Kedua, akhirnya JK tunduk dengan tekanan PG dari daerah-daerah, sehingga dalam kampanye Pileg 2009 yang lalu JK diposisikan sebagai capres andalan PG. Maka, di panggung kampanye dan iklan politik PG di media massa selalu mengusung slogan “Bersama Partai Golkar, Bisa Lebih Cepat dan Lebih Baik”.
Duet SBY-JK
Kini pasca Pileg 2009 mulai menunjukkan arah berbalik. Sebab,hasil quick count dari beberapa lembaga survei menempatkan PG di posisi ke 2 menyusul PDIP di posisi ke 3, bahkan beberapa lembaga survei lainnya ada yang menempatkan PG dibawah PDIP.
Nampak gejala bahwa JK mulai balik kandang, mengarahkan PG berkoalisi dengan PD. Artinya, koalisi PD dan PG akan lebih berpeluang menang Pilpres 2009 bila mengusung pasangan SBY-JK. Apalagi kalau ditambah dengan dukungan parpol yang menempati papan menengah seperti PKS, PKB. Bahkan PAN, PPP , dan PBB pun sangat mungkin dirangkul dalam koalisi ini.
Format koalisi dalam mengusung pasangan capres itu sekaligus sebagai gambaran perimbangan penempatan kader parpol di kabinet nanti. Dan, koalisi parpol juga berkepentingan untuk memperkuat faksi pendukung pemerintahan SBY-JK (jika menang Pilpres) di DPR RI.
Namun, koalisi PD-PG dengan format memasangkan SBY-JK membuat sewot PKS yang sejak awal berminat mengincar posisi wapres mendampingi SBY. Pada posisi dilematis ini, nampak bahwa PKS tidak punya pilihan lain kecuali tetap berada dalam kubu pendukung SBY.
Koalisi Blok Perubahan
Di luar duet SBY-JK, sejumlah parpol dengan pilar kekuatan utama pada PDIP, Partai Gerindra, dan Partai Hanura mulai mengerucut dalam Koalisi Blok Perubahan. Puluhan parpol yang tidak lolos ambang batas parlemen juga punya kecenderungan bergabung dalam kubu ini.
Dalam pertemuan para tokoh parpol tersebut nampak ikut mendukung adalah beberapa tokoh nasional seperti Gus Dur, Sri Sultan Hamengku Buwono X, Sutiyoso, Rizal Ramli dan lain-lain.
Untuk sementara kubu ini menyepakati untuk menyuarakan sikapnya terhadap pelaksanaan Pileg 2009. Ada tiga poin yang menjadi sikap politiknya. Antara lain, Pileg 2009 dinilai sebagai pemilu terburuk selama pasca reformasi. Pemerintah, KPU dan KPUD tidak netral. Mendesak kepada pemerintah, Bawaslu dan KPU untuk mengusut segala bentuk kecurangan Pileg 2009.

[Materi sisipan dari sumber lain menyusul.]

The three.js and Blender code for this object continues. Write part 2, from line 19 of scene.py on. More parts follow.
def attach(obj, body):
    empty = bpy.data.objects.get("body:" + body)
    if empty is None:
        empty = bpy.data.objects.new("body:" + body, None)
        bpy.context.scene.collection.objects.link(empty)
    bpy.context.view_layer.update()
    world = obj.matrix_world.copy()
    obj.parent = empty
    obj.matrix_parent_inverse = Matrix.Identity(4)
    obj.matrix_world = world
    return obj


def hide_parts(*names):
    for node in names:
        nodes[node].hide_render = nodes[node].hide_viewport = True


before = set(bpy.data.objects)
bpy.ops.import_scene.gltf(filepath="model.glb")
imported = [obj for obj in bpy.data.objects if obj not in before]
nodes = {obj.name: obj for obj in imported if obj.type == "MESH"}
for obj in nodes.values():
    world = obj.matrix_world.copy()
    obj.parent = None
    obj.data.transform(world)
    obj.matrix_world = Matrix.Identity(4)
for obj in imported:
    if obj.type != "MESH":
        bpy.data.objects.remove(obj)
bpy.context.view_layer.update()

Spekulasi politik mulai merebak mengenai bakal munculnya pasangan capres dari kubu perubahan itu. Ada dua skenario yang diprediksi bakal munculnya pasangan capres. Jika PDIP masih mengusung Megawati sebagai capres, maka calon terkuat untuk posisi cawapres adalah Prabowo Subianto (Partai Gerindra). Sebaliknya, jika PDIP mengusung Puan Maharani, maka format yang muncul adalah pasangan Prabowo-Puan sebagai capres dan cawapres.
Munculnya wacana memasangkan Prabowo-Puan itu sangat menarik karena merupakan pendatang baru dalam ranah Pilpres 2009. Sebab, tokoh-tokoh tua seperti Megawati, Wiranto terbukti pernah kalah dengan SBY dalam Pilpres 2004.
Dengan demikian, koalisi parpol pasca Pileg 2009 makin mengerucut pada dua pasangan capres dan cawapres. Pasangan SBY-JK akan berhadapan dengan pasangan Megawati-Prabowo atau Prabowo-Puan. Pelaksanaan Pilpres 2009 bisa lebih efektif dan efisien karena cukup hanya satu putaran.